Federal Health Minister Greg Hunt, who has spoken publicly about his family’s mental health struggles, praised Ms Holder for her courage in sharing her story.

He said youth mental health is top of the government’s agenda.

“I had a one-on-one dinner with the prime minister last week and one of the things we talked about, above all else, was youth mental health,” Mr Hunt said at the launch.

“Mr Turnbull is passionate about it, and if there’s one thing we can achieve on our watch in the health space, there is no thing more important than extending services and providing support.”

The new Reach Out site allows young people to check boxes about how they’re feeling – like angry or anxious – and it will tailor articles and videos specific to their needs.

They can also join a forum and chat to other young people.

The site is part funded by a Telstra shareholder donation program and the federal government, and is currently accessed by 1.58 million people each year.

If you or someone you know needs help you can call Lifeline on 131 114 or Beyondblue 1300 224 636.

6. More than 12,000 people evacuation after wildfires tear through the south of France.


Backed by planes dropping water and fire retardant, more than 1,000 firefighters battled wildfires that billowed smoke into the sky over France’s southern Cote d’Azur coast and forced the evacuation of 12,000 people.

Large swaths of Mediterranean forest have been left bare and blackened after three days of fires, AAP reports.

About 250 trailer homes, a hangar, an atelier and several vehicles were burned in the blazes but no one so far has been injured, according to the prefect of the Var region.

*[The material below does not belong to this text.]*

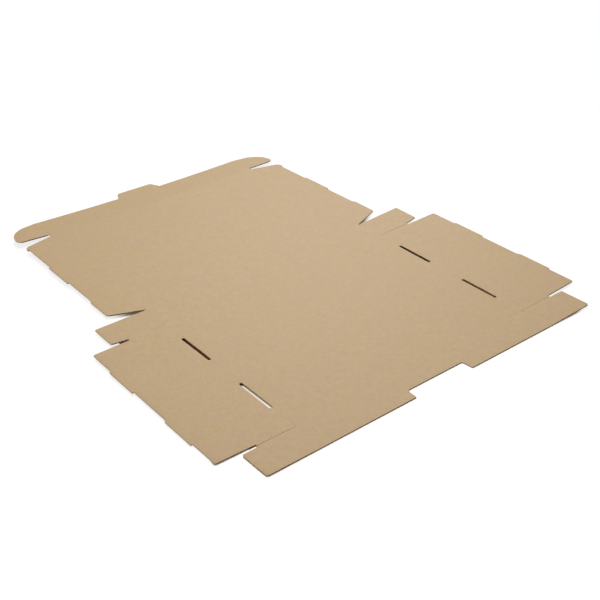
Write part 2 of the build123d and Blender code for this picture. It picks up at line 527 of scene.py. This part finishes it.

Residents and tourists were evacuated early Wednesday after a ferocious fire whipped by strong Mistral winds spread from La Londe-Les-Maures to around the picturesque hilltop town of Bormes-Les-Mimosas.

About 60 people were evacuated by boat from nearby Cap Benat.

Prime Minister Edouard Philippe was travelling to Bormes on Wednesday night to fly over the devastated region and meet with firefighters and evacuees staying in gyms and other public spaces, while dozens spent Tuesday night on the nearby La Lavandou beach.

Further south of the French mainland, flames ate through 2,000 hectares (4,950 acres) of forest on the northern end of the French Mediterranean island of Corsica, in what was the largest blaze in France.

Fires were also blazing across parts of bone-dry Portugal and Italy.

As thick black smoke billowed above the crests of hills, Col. Eric Martin of the Var firefighting unit told BFM-TV that French crews were trying to contain the flames that had run through 1,300 hectares around Bormes. Four planes and a fire-fighting aircraft dropped water and retardants on the blazes.

The airport in Toulon, a city 30 kilometres from La Londe, was briefly closed on Wednesday, as well the Fort de Bregancon, which sits on a rock off the coast of Bormes.

The wildfires began raging along France’s Mediterranean coast on Monday, forcing smaller, scattered evacuations as flames reached a corner of Saint-Tropez.

Further east, another 400 firefighters were battling a blaze in Artigues that burned up to 1,700 hectares of forest.

France asked the European Union for more firefighting planes and Italy provided one on Tuesday.